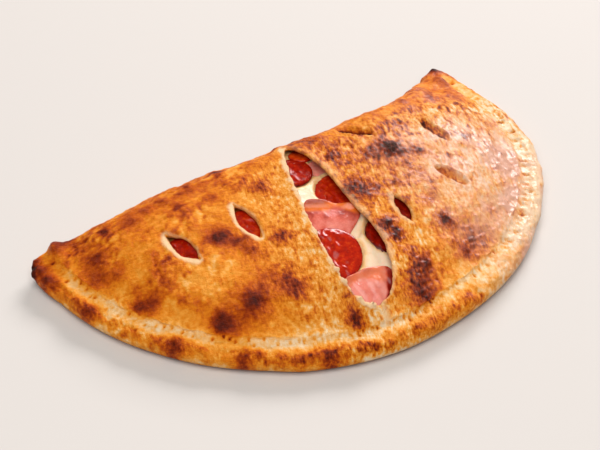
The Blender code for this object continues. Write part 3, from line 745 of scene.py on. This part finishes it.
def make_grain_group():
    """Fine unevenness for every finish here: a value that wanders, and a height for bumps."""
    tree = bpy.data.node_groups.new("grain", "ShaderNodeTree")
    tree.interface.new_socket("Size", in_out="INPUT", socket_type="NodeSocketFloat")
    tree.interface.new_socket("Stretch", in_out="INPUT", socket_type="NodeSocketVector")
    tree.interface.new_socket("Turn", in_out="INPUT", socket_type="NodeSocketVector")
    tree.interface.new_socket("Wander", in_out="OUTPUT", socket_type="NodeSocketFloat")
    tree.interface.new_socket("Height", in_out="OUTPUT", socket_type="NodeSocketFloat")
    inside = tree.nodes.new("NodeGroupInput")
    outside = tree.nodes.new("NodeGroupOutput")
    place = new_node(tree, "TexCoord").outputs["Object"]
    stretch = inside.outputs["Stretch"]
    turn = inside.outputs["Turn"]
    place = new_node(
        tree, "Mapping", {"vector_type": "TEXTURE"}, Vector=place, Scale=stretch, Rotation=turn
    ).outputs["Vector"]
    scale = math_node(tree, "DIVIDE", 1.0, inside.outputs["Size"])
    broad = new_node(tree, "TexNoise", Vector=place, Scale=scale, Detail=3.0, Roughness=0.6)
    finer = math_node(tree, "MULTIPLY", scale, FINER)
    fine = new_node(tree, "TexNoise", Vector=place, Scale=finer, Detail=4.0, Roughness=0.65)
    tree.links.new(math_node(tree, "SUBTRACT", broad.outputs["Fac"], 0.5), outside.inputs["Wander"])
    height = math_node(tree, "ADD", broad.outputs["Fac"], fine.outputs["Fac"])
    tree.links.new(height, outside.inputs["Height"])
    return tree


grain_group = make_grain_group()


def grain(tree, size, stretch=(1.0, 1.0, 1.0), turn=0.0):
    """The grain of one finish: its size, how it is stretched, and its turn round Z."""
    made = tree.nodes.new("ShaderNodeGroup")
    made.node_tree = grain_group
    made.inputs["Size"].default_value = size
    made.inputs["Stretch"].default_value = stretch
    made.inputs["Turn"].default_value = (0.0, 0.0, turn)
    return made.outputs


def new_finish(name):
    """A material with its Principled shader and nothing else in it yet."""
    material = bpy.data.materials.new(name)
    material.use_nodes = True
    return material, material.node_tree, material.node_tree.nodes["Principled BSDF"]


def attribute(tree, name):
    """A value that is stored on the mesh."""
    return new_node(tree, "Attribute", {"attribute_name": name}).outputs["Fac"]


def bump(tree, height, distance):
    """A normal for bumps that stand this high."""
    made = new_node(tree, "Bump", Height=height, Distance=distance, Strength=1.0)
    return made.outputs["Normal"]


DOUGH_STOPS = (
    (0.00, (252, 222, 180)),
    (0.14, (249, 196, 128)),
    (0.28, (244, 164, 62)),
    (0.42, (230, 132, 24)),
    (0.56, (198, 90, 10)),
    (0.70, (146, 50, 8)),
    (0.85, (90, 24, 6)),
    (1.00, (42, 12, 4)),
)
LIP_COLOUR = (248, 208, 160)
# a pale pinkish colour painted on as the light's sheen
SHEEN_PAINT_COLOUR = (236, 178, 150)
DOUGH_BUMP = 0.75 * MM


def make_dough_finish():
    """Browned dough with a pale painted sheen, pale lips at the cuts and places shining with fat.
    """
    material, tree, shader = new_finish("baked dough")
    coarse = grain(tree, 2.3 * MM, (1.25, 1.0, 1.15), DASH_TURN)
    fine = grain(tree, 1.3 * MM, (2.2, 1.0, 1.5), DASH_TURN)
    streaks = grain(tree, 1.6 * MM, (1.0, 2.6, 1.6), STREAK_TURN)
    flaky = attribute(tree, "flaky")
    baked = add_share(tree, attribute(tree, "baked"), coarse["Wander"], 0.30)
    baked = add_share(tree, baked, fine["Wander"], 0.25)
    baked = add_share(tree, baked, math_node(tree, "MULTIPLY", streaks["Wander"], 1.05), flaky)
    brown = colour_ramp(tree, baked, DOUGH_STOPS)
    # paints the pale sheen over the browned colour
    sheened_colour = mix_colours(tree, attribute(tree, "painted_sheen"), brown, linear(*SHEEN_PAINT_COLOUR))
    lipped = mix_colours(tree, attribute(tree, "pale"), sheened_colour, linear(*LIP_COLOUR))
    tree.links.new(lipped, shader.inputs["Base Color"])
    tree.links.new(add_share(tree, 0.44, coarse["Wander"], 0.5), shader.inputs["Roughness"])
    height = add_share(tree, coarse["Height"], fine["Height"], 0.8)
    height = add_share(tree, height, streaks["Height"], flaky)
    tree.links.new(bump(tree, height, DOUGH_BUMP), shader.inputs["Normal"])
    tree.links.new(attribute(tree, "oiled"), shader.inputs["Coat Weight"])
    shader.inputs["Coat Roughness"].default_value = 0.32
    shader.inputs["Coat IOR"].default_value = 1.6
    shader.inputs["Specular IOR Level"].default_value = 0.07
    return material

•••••

Direction
Copy each line that holds the word "this".

Complete output
The Blender code for this object continues. Write part 3, from line 745 of scene.py on. This part finishes it.
    """A normal for bumps that stand this high."""